Rosa Menkman aims to show and evaluate the flaws that we haven’t yet learned to appreciate or even recognize in our new media – the imperfection – and sets out to create an awareness of the many questions and different dichotomies inherent to these imperfections are brought to the front.

„Within a high-tech world, consumers are blinded by the sparkles of the latest protocol. They are on an elevator that seems to take them to a realm that functions cleaner, better and faster. However, during this trip in the elevator they never seem to arrive at a final destination – the holy grail of perfection. New media are not perfect and will never be perfect. Diverging and sometimes even opposing retro-fetishism, we need to be aware of the doctrine of our flawed, yet superficially perfect new media.„

The essence of Rosa Menkman’s art does not lie in achieving visual effects or within the development of just another glitch aesthetics. Instead she is conducting an advanced glitch studies, in which she strengthens practical research in aesthetics and design by scientific research, with focal points on politics, art-history and technological forms and discourses.

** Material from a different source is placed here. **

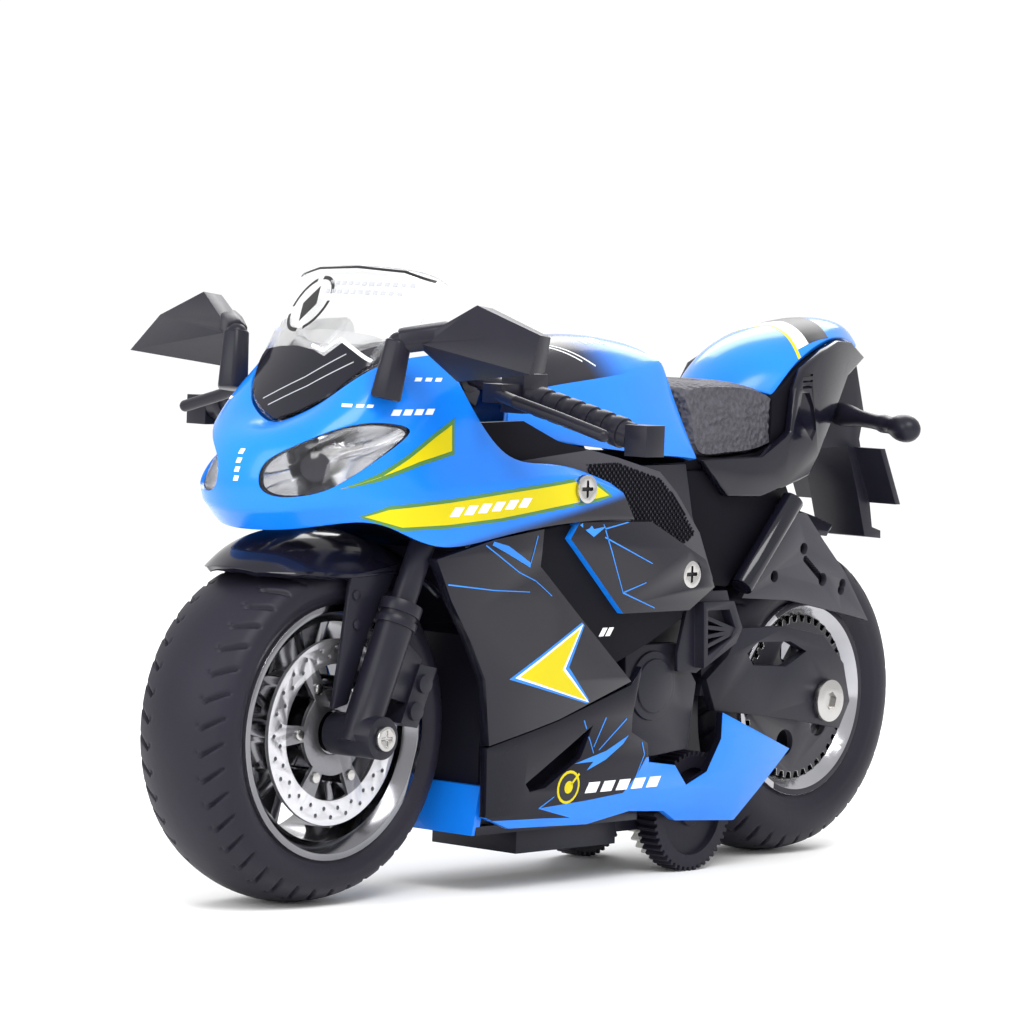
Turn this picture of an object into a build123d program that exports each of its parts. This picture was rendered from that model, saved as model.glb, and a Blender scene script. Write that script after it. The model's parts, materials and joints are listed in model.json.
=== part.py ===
from build123d import *
import os
from math import atan2, cos, degrees, hypot, pi, radians, sin

# Toy sport motorcycle, electric drive, about 1:13.6 scale. Millimetres.
# Frame: +X to the front wheel, +Y to the rider's left, +Z up.
# The origin is on the floor, midway between the two axles.

# ---------------------------------------------------------------- driving dimensions
WHEELBASE = 102.8
FRONT_X = WHEELBASE / 2
REAR_X = -WHEELBASE / 2
TYRE_RADIUS = 23.8
TYRE_HALF_WIDTH = 8.4
BEAD_HALF_WIDTH = 7.0
FRONT_BEAD_RADIUS = 16.2
REAR_BEAD_RADIUS = 13.6
AXLE_RADIUS = 1.0
RUNNING_FIT = 0.05

RAKE = 24.0
FORK_FOOT = (51.9, 24.0)
STEER_FOOT = (49.0, 24.0)
FORK_HALF_SPREAD = 12.6
SLIDER_RADIUS = 2.6
TUBE_RADIUS = 1.8
STEM_RADIUS = 2.0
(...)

While artists are no longer interested in achieving results, but they want to explore the material and are open to the strangest sensory conclusions, it must be a meaningful sign that we live in a time in which totalitarian and fascist aesthetics of ideal projections, or the principle of so-called art without randomness, are fading into oblivion.

Instead, once again, art has become the domain of creative experiment. This is why, if the history of art wants to explore this strategy, it has to go very deeply not only into the artifact, the mistake, but into a process of creating these images and the unveiling of their hidden logic. The artists no longer create finished works of art or even exclusive artistic ideas, but instead they produce creative platforms, where the addressee has the power to become the creator of the final work of art. In this sense, glitch is a constantly mutating entity, that can move from a ephemeral form of randomness to a new paradigm. This is where we can find the tipping point of failure."